This article was written in 2004

One highlight of last year's Annual Meeting was the yelling about the new Park — too much concrete, too many lamp posts, a horrible monument, too little grass, benches too close to apartment windows, and such small benches at that! All these were valid complaints! Yet the people who did the yelling neglected one crucial point: the concrete, lamp posts, monument, etc. were all shown on the architectural renderings that were posted for public comment!

This isn't about laying blame — I doubt any Board Member wanted to design an unpopular park, and I doubt any of the people serving on related committees had any malevolence either. But the bottom line is that there are serious questions about some of the plans that were made; Board Members and volunteers are not always the best equipped to make such decisions.
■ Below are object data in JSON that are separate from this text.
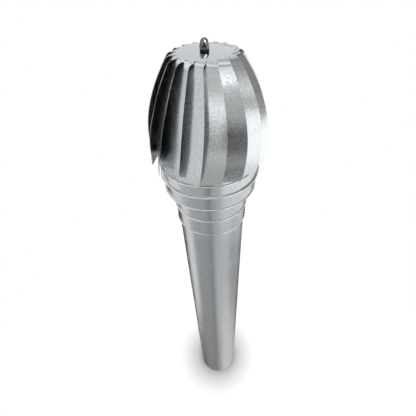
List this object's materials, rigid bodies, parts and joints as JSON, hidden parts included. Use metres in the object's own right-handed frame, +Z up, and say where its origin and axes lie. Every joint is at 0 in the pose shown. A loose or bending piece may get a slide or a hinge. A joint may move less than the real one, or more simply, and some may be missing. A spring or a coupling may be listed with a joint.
{
  "type": "roof turbine ventilator",
  "caption": "Wind-driven turbine head with pitched louvre vanes under a sawtooth cap, turning on ball bearings in a cup on top of a beaded neck and a long round flue pipe.",
  "frame": {"origin": "centre of the flue pipe's lower end, where it stands", "axes": "+Z up along the pipe and the rotor's axis; the pipe's lock seam is on the +Y side"},
  "size_m": [0.2208, 0.2184, 1.3653],
  "materials": {
    "galvanised_stack": "hot-dip galvanised sheet, fine spangle",
    "galvanised_head": "bright galvanised sheet, fine spangle",
    "zinc_plate": "bright zinc plate",
    "rivet_aluminium": "plain aluminium",
    "turned_steel": "turned steel",
    "bearing_steel": "ground bearing steel",
    "cage_brass": "pressed brass strip",
    "black_steel": "oiled black spring steel",
    "black_rubber": "matte black rubber"
  },
  "bodies": {
    "stack": {"flue_pipe": "galvanised_stack", "neck_collar": "galvanised_stack", "base_cup": "galvanised_stack", "bearing_spider": "zinc_plate", "bearing_tube": "turned_steel", "tube_screws": "zinc_plate", "tube_nuts": "zinc_plate", "spider_rivets": "rivet_aluminium", "cup_rivets": "rivet_aluminium", "lower_bearing_clip": "black_steel", "upper_bearing_clip": "black_steel", "lower_bearing_outer_ring": "bearing_steel", "upper_bearing_outer_ring": "bearing_steel", "lower_bearing_shields": "bearing_steel", "upper_bearing_shields": "bearing_steel"},
    "rotor": {"cap_plate": "galvanised_head", "skirt_ring": "galvanised_head", "rotor_shaft": "turned_steel", "shaft_collar": "turned_steel", "grub_screw": "black_steel", "domed_nut": "zinc_plate", "seal_washer": "black_rubber", "penny_washer": "zinc_plate", "lock_nut": "zinc_plate", "shaft_clip": "black_steel", "vane_rivets": "rivet_aluminium", "lower_bearing_inner_ring": "bearing_steel", "upper_bearing_inner_ring": "bearing_steel", "vane_01": "galvanised_head", "vane_02": "galvanised_head", "vane_03": "galvanised_head", "vane_04": "galvanised_head", "vane_05": "galvanised_head", "vane_06": "galvanised_head", "vane_07": "galvanised_head", "vane_08": "galvanised_head", "vane_09": "galvanised_head", "vane_10": "galvanised_head", "vane_11": "galvanised_head", "vane_12": "galvanised_head", "vane_13": "galvanised_head", "vane_14": "galvanised_head", "vane_15": "galvanised_head", "vane_16": "galvanised_head", "vane_17": "galvanised_head", "vane_18": "galvanised_head"},
    "lower_ball_set": {"lower_bearing_balls": "bearing_steel", "lower_bearing_ball_cage": "cage_brass"},
    "upper_ball_set": {"upper_bearing_balls": "bearing_steel", "upper_bearing_ball_cage": "cage_brass"}
  },
  "joints": [
    {"name": "rotor_spin", "type": "hinge", "parent": "stack", "child": "rotor", "pos_m": [0, 0, 1.2278], "axis": [0, 0, 1], "continuous": true},
    {"name": "lower_ball_spin", "type": "hinge", "parent": "stack", "child": "lower_ball_set", "pos_m": [0, 0, 1.0804], "axis": [0, 0, 1], "continuous": true},
    {"name": "upper_ball_spin", "type": "hinge", "parent": "stack", "child": "upper_ball_set", "pos_m": [0, 0, 1.2278], "axis": [0, 0, 1], "continuous": true}
  ],
  "couplings": [
    {"joint": "lower_ball_spin", "follows": "rotor_spin", "ratio": 0.3677},
    {"joint": "upper_ball_spin", "follows": "rotor_spin", "ratio": 0.3677}
  ]
}
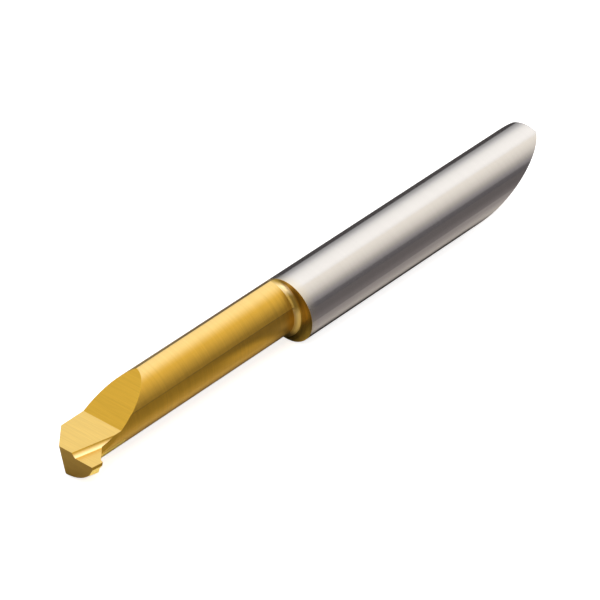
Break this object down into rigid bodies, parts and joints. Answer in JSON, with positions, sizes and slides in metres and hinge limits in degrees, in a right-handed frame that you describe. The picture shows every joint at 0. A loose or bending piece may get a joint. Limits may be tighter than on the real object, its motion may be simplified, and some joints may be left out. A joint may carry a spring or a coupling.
{
  "type": "boring bar",
  "caption": "One-piece carbide boring bar: a round shank with an inclined locating flat, an eccentric neck and a flat-topped head with a chip-breaker and a side cutting tooth.",
  "frame": {"origin": "on the shank's axis, at the shoulder where the shank ends and the neck begins", "axes": "+X along the shank's axis from its rear towards the cutting head, +Y to the side that cuts, +Z the upward normal of the head's flat top"},
  "size_m": [0.0573, 0.006, 0.006],
  "materials": {
    "carbide": "ground cemented carbide, bare on the shank and gold-coloured coating on the neck and head"
  },
  "bodies": {
    "root": {"boring_bar": "carbide"}
  },
  "joints": []
}
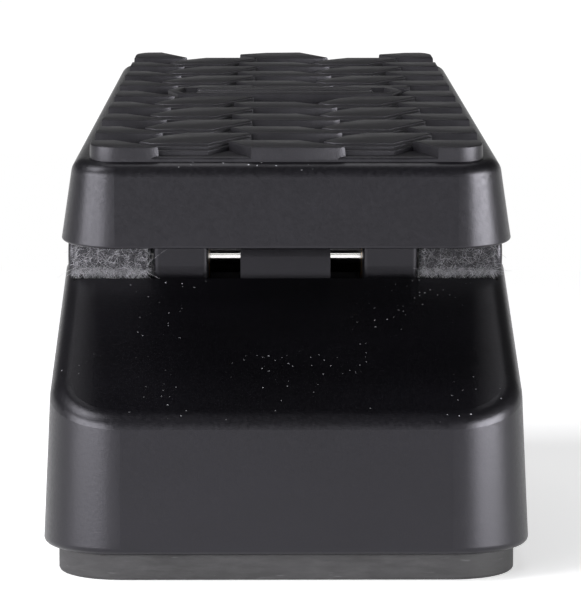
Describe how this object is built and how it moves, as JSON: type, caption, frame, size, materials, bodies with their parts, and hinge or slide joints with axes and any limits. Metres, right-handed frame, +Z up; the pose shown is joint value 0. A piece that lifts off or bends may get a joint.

This isn't an isolated incident. Bad planning can be seen in numerous areas of our daily operation — in landscaping enhancements taking place mere weeks before they are crushed down by repointing crews, and in in extensive investment in elevators that still lack protective padding. An agitated shareholder writes in:

It's obvious that every contractor we've hired has managed to mess up. This goes back to our original intercom installation which had to be done three times. More recently, our original window contractors had to be fired. The painters had to be fired. Our park architects have built something that I would give the "ugly" award. Our landscapers have done nothing to make our property attractive. What a waste of our money! Where is the oversight? The contractors do what they want, get rewarded and then walk away!

Most recently we've created a taskforce to guide the development of new lobbies. The rumors I've heard are that the members of the taskforce are bright, experienced and enthusiastic. I've even received a remarkably transparent letter from a member of the taskforce outlining their process (click here to read it). But I confess to feeling nervous nonetheless. There is something seriously wrong with the results we see in our community projects.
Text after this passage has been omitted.